The second challenge was cooperation with public agencies. We were ready to go with board approval for the community redevelopment agency to approve the deal right at the same time that Governor Brown had disbanded the redevelopment agencies. We sat in limbo waiting for the state Supreme Court to rule on whether the governor had the right to do that. Basically, this was a test case for how to get a post-community redevelopment association (CRA) deal approved in a successor process with a finance office. We were literally the guinea pig deal, the first project to go through the system in the post-CRA world. We were in government limbo for more than a year after we were ready to go. It was tricky, and we literally had to force the process. It had to get reviewed by a successor agency, but that agency didn’t exist at the time—they had to create one. It took a lot of wherewithal and patience on the part of investors and public agencies.

Third was the challenge of brownfield development. This was a site that had been qualified and quantified inside and out. It had been owned by the State of California and then the City and then the RDA. There were multiply Phase 1s and Phase 2s, a vapor-extraction system on the site, and nonetheless this didn’t prevent us from running into more than 10,000 cubic yards of contaminated soil on the site. But we had contingencies in place to accommodate that, and we were able to manage and work with the City to get through the process. It was a reminder: when you’re developing on a brownfield site, it’s a brownfield until the project is done.

Eight years to the month TCC had its first meeting on the project, the final building at Clean Tech Manufacturing Center was sold. Eight years to the month TCC had its first meeting on the project, the final building at Clean Tech Manufacturing Center was sold.

GlobeSt.com: Is it rare for a project like this to come along?

Ames: This type of deal is relatively rare because of the size of the property and the location. But each of these dynamics on their own are relatively common. Putting together a business case when the data isn’t there to support it happens all the time. Some type of public-private partnership or public acquisition and not having a clear path through the bureaucracy or administration is common, and so is developing on a brownfield in California.

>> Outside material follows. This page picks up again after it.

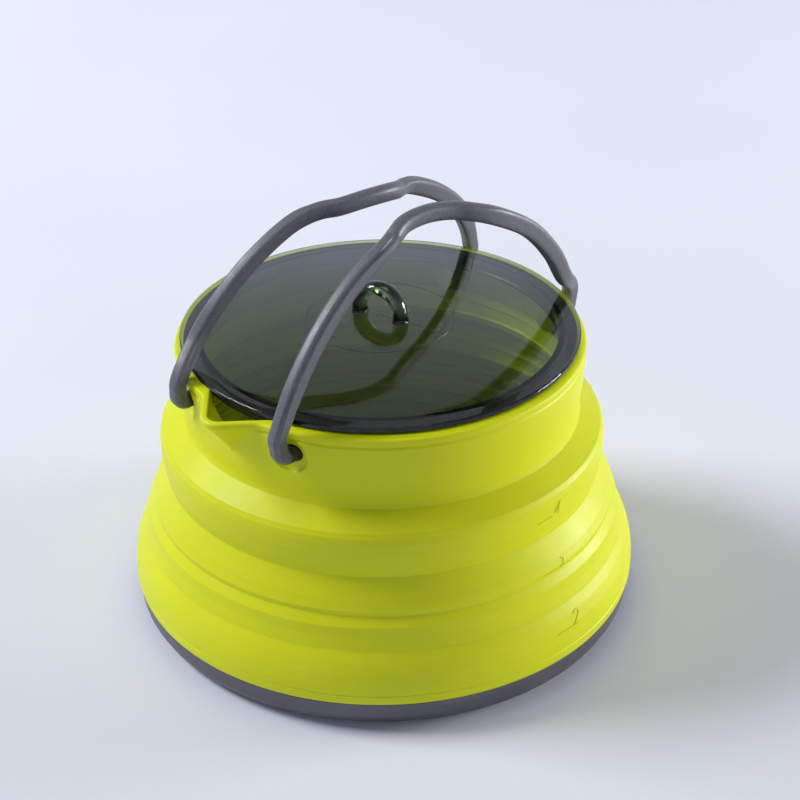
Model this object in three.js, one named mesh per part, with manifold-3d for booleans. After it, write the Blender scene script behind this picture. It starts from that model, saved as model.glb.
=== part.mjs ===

Each is a common scenario on its own, but not all in one deal—that’s very unique.

GlobeSt.com: How did you collaborate with the local agencies to make the project successful?

Ames: In 2010, we had responded to a RFP that was led by the community RDA of Los Angeles, and we came in second. The first proposer didn’t meet the qualifications until they were selected, and then they fell out when realities came up. The CRA rolled to us as the number-two proposer, and we were able to step in with some minor modifications to the proposal to move the deal forward. One of the initial challenges to the deal was that the site had numerous redevelopment plans that never moved forward, and a note was due on a loan that the CRA was carrying on the project. So, there was a liability associated with the property that had to be dealt with—they had to true up with the bank. Also, this site had been designated by the CRA in cooperation with elected officials. The vision of much of Greater Los Angeles and down from the federal government in the White House at the time was all about cleantech manufacturing. One of the biggest issues was that the CRA had hopes to put a deed restriction on the property that it could only be used for cleantech manufacturing. We can’t control who the tenants are in the market—we could create incentives, but if the users aren’t out there, there’s no way to finance the development and move through with the elimination of blight and create jobs, which is the intent of these projects. It took time, patience and cooperation with the CRA so that we would be incentivized in every way to deliver to those units, but we had to have the ability to move forward with other users if we had exhausted every resource in getting cleantech users. Ultimately, that’s what made it financeable.

GlobeSt.com: Please discuss the points you’ll be making on your case study at I.CON: Impact Projects.

Ames: First, it’s very hard sometimes to justify being the early mover, but if you can figure out how to be the early mover in a supply-constrained market, you will be rewarded for having done so. The challenge is making the case for being the early mover. The second point has to do with public-private partnerships, which are increasingly important as they relate to doing new development because government agencies and municipalities own so much real estate and control the development process at every level. As difficult as it is to get a deal done, where there is a will, there is a way. It may be painful and slow, but where there is political will, there is almost always a way. Developers often underestimate the amount of time it takes to get that done, or they run out of steam halfway down the field. Third, understand your brownfield development risks and have a plan. We finally sold the last building in February 2015, after first meeting on the pursuit in February 2007—it took eight years.